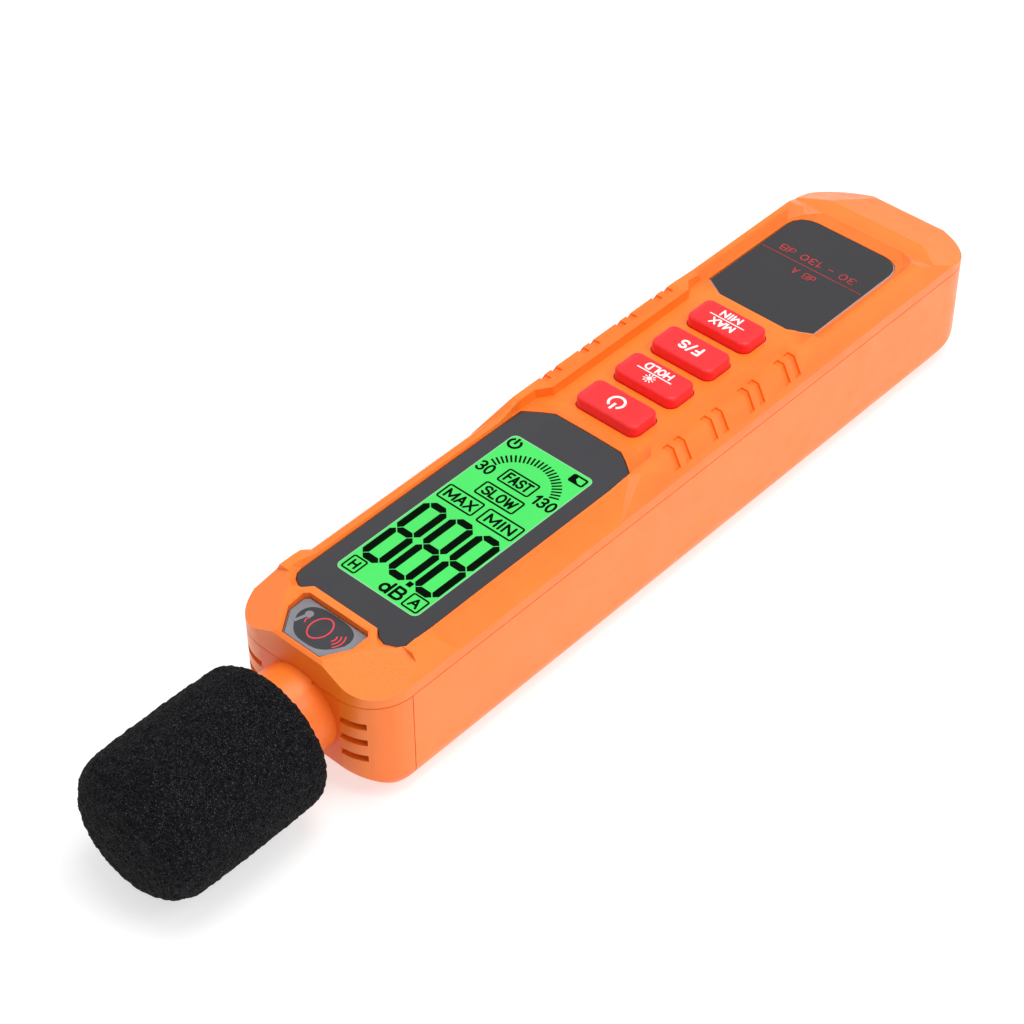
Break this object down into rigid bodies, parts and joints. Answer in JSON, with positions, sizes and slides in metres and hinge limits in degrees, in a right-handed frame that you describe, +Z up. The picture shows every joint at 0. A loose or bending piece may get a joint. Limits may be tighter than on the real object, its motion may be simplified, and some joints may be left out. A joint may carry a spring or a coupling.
{
  "type": "sound level meter",
  "caption": "Slim handheld sound level meter with a foam windscreen on a nose microphone, a lit segment display, a column of rubber keys and a sliding battery door.",
  "frame": {"origin": "centre of the bounding box at the underside the meter lies on", "axes": "+X across the case, +Y along the case from microphone to tail, +Z up out of the display face"},
  "size_m": [0.0346, 0.2058, 0.0281],
  "materials": {
    "orange_abs": "moulded fine-grain satin",
    "smoked_lens": "polished dark acrylic with a clear window",
    "label_black": "printed film, satin gloss",
    "lcd_glass": "polished",
    "backlight": "lit green diffuser",
    "white_plastic": "plain moulded",
    "elastomer_grey": "matte",
    "red_rubber": "smooth satin silicone",
    "black_plastic": "plain moulded",
    "steel": "plated",
    "black_steel": "black oxide",
    "aluminium": "satin",
    "board_green": "solder mask",
    "lead_red": "insulated lead",
    "foam": "open-cell foam",
    "cell_jacket": "shrink jacket"
  },
  "bodies": {
    "case": {"front_shell": "orange_abs", "rear_shell": "orange_abs", "nose_cap": "orange_abs", "display_lens": "smoked_lens", "nameplate": "label_black", "badge_plate": "label_black", "lcd_glass": "lcd_glass", "backlight_panel": "backlight", "display_holder": "white_plastic", "lcd_connector": "elastomer_grey", "keypad_frame": "black_plastic", "dome_switches": "steel", "main_board": "board_green", "board_components": "black_plastic", "quartz_crystal": "steel", "board_screws": "steel", "mic_barrel": "steel", "mic_capsule": "aluminium", "mic_gasket": "elastomer_grey", "mic_grille": "black_steel", "mic_leads": "lead_red", "battery_cell_1": "cell_jacket", "battery_cell_2": "cell_jacket", "battery_springs": "steel", "battery_contacts": "steel", "case_screws": "black_steel"},
    "windscreen": {"foam_windscreen": "foam"},
    "door": {"battery_door": "orange_abs"},
    "key_power_cap": {"key_power": "red_rubber"},
    "key_hold_cap": {"key_hold": "red_rubber"},
    "key_fast_slow_cap": {"key_fast_slow": "red_rubber"},
    "key_max_min_cap": {"key_max_min": "red_rubber"}
  },
  "joints": [
    {"name": "key_power_press", "type": "slide", "parent": "case", "child": "key_power_cap", "axis": [0, 0, -1], "range_m": [0, 0.0008], "stiffness_N_per_m": 1500, "springref_m": -0.0004},
    {"name": "key_hold_press", "type": "slide", "parent": "case", "child": "key_hold_cap", "axis": [0, 0, -1], "range_m": [0, 0.0008], "stiffness_N_per_m": 1500, "springref_m": -0.0004},
    {"name": "key_fast_slow_press", "type": "slide", "parent": "case", "child": "key_fast_slow_cap", "axis": [0, 0, -1], "range_m": [0, 0.0008], "stiffness_N_per_m": 1500, "springref_m": -0.0004},
    {"name": "key_max_min_press", "type": "slide", "parent": "case", "child": "key_max_min_cap", "axis": [0, 0, -1], "range_m": [0, 0.0008], "stiffness_N_per_m": 1500, "springref_m": -0.0004},
    {"name": "windscreen_pull", "type": "slide", "parent": "case", "child": "windscreen", "axis": [0, -1, 0], "range_m": [0, 0.035]},
    {"name": "battery_door_slide", "type": "slide", "parent": "case", "child": "door", "axis": [0, 1, 0], "range_m": [0, 0.07]}
  ]
}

====================

## YOUR GOAL
Report how many lines contain "with". Give nothing but the number.

## WRITTEN ANSWER
3